▶ **GIVEN REQUEST**
Reproduce each of the lines word for word.

▶ **DATA EXTRACT**
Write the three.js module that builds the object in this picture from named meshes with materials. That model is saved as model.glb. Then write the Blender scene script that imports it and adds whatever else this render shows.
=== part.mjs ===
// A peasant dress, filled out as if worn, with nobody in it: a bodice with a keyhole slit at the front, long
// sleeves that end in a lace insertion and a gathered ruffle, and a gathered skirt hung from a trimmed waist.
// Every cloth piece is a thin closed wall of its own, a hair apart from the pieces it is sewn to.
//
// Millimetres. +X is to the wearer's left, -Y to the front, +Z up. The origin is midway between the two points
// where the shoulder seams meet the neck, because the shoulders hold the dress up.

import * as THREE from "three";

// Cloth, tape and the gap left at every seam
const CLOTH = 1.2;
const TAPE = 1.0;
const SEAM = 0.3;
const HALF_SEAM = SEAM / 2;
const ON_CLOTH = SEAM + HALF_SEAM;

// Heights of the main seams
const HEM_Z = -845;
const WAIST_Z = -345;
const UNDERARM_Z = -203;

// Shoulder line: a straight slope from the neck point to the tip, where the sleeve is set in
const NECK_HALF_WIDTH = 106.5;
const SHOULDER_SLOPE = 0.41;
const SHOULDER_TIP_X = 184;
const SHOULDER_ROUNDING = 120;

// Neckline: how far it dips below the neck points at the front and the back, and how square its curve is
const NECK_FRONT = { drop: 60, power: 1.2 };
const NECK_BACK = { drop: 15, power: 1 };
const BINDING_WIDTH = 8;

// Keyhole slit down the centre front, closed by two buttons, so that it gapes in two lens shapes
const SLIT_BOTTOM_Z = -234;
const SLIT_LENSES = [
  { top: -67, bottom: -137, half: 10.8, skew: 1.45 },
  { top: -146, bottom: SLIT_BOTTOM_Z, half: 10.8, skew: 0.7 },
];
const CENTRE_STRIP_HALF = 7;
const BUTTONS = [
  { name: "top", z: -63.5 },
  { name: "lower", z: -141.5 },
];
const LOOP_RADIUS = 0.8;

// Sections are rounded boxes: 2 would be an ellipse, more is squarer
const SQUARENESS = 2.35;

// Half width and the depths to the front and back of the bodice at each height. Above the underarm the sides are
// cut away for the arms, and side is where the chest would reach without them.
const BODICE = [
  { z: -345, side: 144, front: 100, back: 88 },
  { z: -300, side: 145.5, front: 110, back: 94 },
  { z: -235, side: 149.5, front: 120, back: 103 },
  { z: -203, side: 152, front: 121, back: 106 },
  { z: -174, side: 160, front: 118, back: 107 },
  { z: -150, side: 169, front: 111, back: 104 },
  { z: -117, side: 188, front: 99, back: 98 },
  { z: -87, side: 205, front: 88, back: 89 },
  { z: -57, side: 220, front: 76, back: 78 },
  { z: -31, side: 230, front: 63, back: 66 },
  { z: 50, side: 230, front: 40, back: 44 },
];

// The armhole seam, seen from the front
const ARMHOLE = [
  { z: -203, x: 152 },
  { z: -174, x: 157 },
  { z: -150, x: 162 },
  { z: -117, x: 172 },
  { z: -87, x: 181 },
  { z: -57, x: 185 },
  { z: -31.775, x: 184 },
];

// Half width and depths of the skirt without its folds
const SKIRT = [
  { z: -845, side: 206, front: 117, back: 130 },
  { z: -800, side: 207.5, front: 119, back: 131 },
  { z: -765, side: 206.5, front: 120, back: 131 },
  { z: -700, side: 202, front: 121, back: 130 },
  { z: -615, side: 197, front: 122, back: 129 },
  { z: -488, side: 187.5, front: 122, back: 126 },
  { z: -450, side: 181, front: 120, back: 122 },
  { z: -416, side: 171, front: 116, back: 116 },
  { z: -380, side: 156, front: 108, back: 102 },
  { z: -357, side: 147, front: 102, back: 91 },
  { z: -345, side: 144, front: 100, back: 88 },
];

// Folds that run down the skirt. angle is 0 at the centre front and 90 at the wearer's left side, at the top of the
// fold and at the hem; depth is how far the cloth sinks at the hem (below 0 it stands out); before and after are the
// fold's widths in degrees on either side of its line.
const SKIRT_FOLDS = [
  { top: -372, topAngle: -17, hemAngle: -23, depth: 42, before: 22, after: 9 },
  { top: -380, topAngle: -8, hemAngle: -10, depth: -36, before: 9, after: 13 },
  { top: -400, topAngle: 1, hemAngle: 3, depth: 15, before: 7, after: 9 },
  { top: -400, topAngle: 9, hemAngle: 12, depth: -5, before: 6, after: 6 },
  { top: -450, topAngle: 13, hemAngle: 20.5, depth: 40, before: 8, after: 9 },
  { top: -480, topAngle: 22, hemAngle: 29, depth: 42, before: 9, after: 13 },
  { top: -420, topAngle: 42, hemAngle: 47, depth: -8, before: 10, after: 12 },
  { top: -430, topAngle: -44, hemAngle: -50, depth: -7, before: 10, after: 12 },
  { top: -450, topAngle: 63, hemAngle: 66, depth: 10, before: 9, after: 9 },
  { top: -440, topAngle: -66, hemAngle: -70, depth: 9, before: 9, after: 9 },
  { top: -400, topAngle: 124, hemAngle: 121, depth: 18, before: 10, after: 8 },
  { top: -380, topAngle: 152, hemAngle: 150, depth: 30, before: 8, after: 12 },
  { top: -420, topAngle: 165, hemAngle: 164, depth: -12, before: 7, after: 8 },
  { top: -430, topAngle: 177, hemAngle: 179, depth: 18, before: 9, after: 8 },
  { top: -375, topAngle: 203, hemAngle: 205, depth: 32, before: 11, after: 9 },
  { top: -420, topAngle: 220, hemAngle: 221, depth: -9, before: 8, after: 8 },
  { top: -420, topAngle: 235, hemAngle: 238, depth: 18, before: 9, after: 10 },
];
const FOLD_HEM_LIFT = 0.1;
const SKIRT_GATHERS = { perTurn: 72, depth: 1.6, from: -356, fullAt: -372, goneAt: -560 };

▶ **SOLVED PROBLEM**
Write the three.js module that builds the object in this picture from named meshes with materials. That model is saved as model.glb. Then write the Blender scene script that imports it and adds whatever else this render shows.
=== part.mjs ===
// A peasant dress, filled out as if worn, with nobody in it: a bodice with a keyhole slit at the front, long
// sleeves that end in a lace insertion and a gathered ruffle, and a gathered skirt hung from a trimmed waist.
// Every cloth piece is a thin closed wall of its own, a hair apart from the pieces it is sewn to.
//
// Millimetres. +X is to the wearer's left, -Y to the front, +Z up. The origin is midway between the two points
// where the shoulder seams meet the neck, because the shoulders hold the dress up.

import * as THREE from "three";

// Cloth, tape and the gap left at every seam
const CLOTH = 1.2;
const TAPE = 1.0;
const SEAM = 0.3;
const HALF_SEAM = SEAM / 2;
const ON_CLOTH = SEAM + HALF_SEAM;

// Heights of the main seams
const HEM_Z = -845;
const WAIST_Z = -345;
const UNDERARM_Z = -203;

// Shoulder line: a straight slope from the neck point to the tip, where the sleeve is set in
const NECK_HALF_WIDTH = 106.5;
const SHOULDER_SLOPE = 0.41;
const SHOULDER_TIP_X = 184;
const SHOULDER_ROUNDING = 120;

// Neckline: how far it dips below the neck points at the front and the back, and how square its curve is
const NECK_FRONT = { drop: 60, power: 1.2 };
const NECK_BACK = { drop: 15, power: 1 };
const BINDING_WIDTH = 8;

// Keyhole slit down the centre front, closed by two buttons, so that it gapes in two lens shapes
const SLIT_BOTTOM_Z = -234;
const SLIT_LENSES = [
  { top: -67, bottom: -137, half: 10.8, skew: 1.45 },
  { top: -146, bottom: SLIT_BOTTOM_Z, half: 10.8, skew: 0.7 },
];
const CENTRE_STRIP_HALF = 7;
const BUTTONS = [
  { name: "top", z: -63.5 },
  { name: "lower", z: -141.5 },
];
const LOOP_RADIUS = 0.8;

// Sections are rounded boxes: 2 would be an ellipse, more is squarer
const SQUARENESS = 2.35;

// Half width and the depths to the front and back of the bodice at each height. Above the underarm the sides are
// cut away for the arms, and side is where the chest would reach without them.
const BODICE = [
  { z: -345, side: 144, front: 100, back: 88 },
  { z: -300, side: 145.5, front: 110, back: 94 },
  { z: -235, side: 149.5, front: 120, back: 103 },
  { z: -203, side: 152, front: 121, back: 106 },
  { z: -174, side: 160, front: 118, back: 107 },
  { z: -150, side: 169, front: 111, back: 104 },
  { z: -117, side: 188, front: 99, back: 98 },
  { z: -87, side: 205, front: 88, back: 89 },
  { z: -57, side: 220, front: 76, back: 78 },
  { z: -31, side: 230, front: 63, back: 66 },
  { z: 50, side: 230, front: 40, back: 44 },
];

// The armhole seam, seen from the front
const ARMHOLE = [
  { z: -203, x: 152 },
  { z: -174, x: 157 },
  { z: -150, x: 162 },
  { z: -117, x: 172 },
  { z: -87, x: 181 },
  { z: -57, x: 185 },
  { z: -31.775, x: 184 },
];

// Half width and depths of the skirt without its folds
const SKIRT = [
  { z: -845, side: 206, front: 117, back: 130 },
  { z: -800, side: 207.5, front: 119, back: 131 },
  { z: -765, side: 206.5, front: 120, back: 131 },
  { z: -700, side: 202, front: 121, back: 130 },
  { z: -615, side: 197, front: 122, back: 129 },
  { z: -488, side: 187.5, front: 122, back: 126 },
  { z: -450, side: 181, front: 120, back: 122 },
  { z: -416, side: 171, front: 116, back: 116 },
  { z: -380, side: 156, front: 108, back: 102 },
  { z: -357, side: 147, front: 102, back: 91 },
  { z: -345, side: 144, front: 100, back: 88 },
];

// Folds that run down the skirt. angle is 0 at the centre front and 90 at the wearer's left side, at the top of the
// fold and at the hem; depth is how far the cloth sinks at the hem (below 0 it stands out); before and after are the
// fold's widths in degrees on either side of its line.
const SKIRT_FOLDS = [
  { top: -372, topAngle: -17, hemAngle: -23, depth: 42, before: 22, after: 9 },
  { top: -380, topAngle: -8, hemAngle: -10, depth: -36, before: 9, after: 13 },
  { top: -400, topAngle: 1, hemAngle: 3, depth: 15, before: 7, after: 9 },
  { top: -400, topAngle: 9, hemAngle: 12, depth: -5, before: 6, after: 6 },
  { top: -450, topAngle: 13, hemAngle: 20.5, depth: 40, before: 8, after: 9 },
  { top: -480, topAngle: 22, hemAngle: 29, depth: 42, before: 9, after: 13 },
  { top: -420, topAngle: 42, hemAngle: 47, depth: -8, before: 10, after: 12 },
  { top: -430, topAngle: -44, hemAngle: -50, depth: -7, before: 10, after: 12 },
  { top: -450, topAngle: 63, hemAngle: 66, depth: 10, before: 9, after: 9 },
  { top: -440, topAngle: -66, hemAngle: -70, depth: 9, before: 9, after: 9 },
  { top: -400, topAngle: 124, hemAngle: 121, depth: 18, before: 10, after: 8 },
  { top: -380, topAngle: 152, hemAngle: 150, depth: 30, before: 8, after: 12 },
  { top: -420, topAngle: 165, hemAngle: 164, depth: -12, before: 7, after: 8 },
  { top: -430, topAngle: 177, hemAngle: 179, depth: 18, before: 9, after: 8 },
  { top: -375, topAngle: 203, hemAngle: 205, depth: 32, before: 11, after: 9 },
  { top: -420, topAngle: 220, hemAngle: 221, depth: -9, before: 8, after: 8 },
  { top: -420, topAngle: 235, hemAngle: 238, depth: 18, before: 9, after: 10 },
];
const FOLD_HEM_LIFT = 0.1;
const SKIRT_GATHERS = { perTurn: 72, depth: 1.6, from: -356, fullAt: -372, goneAt: -560 };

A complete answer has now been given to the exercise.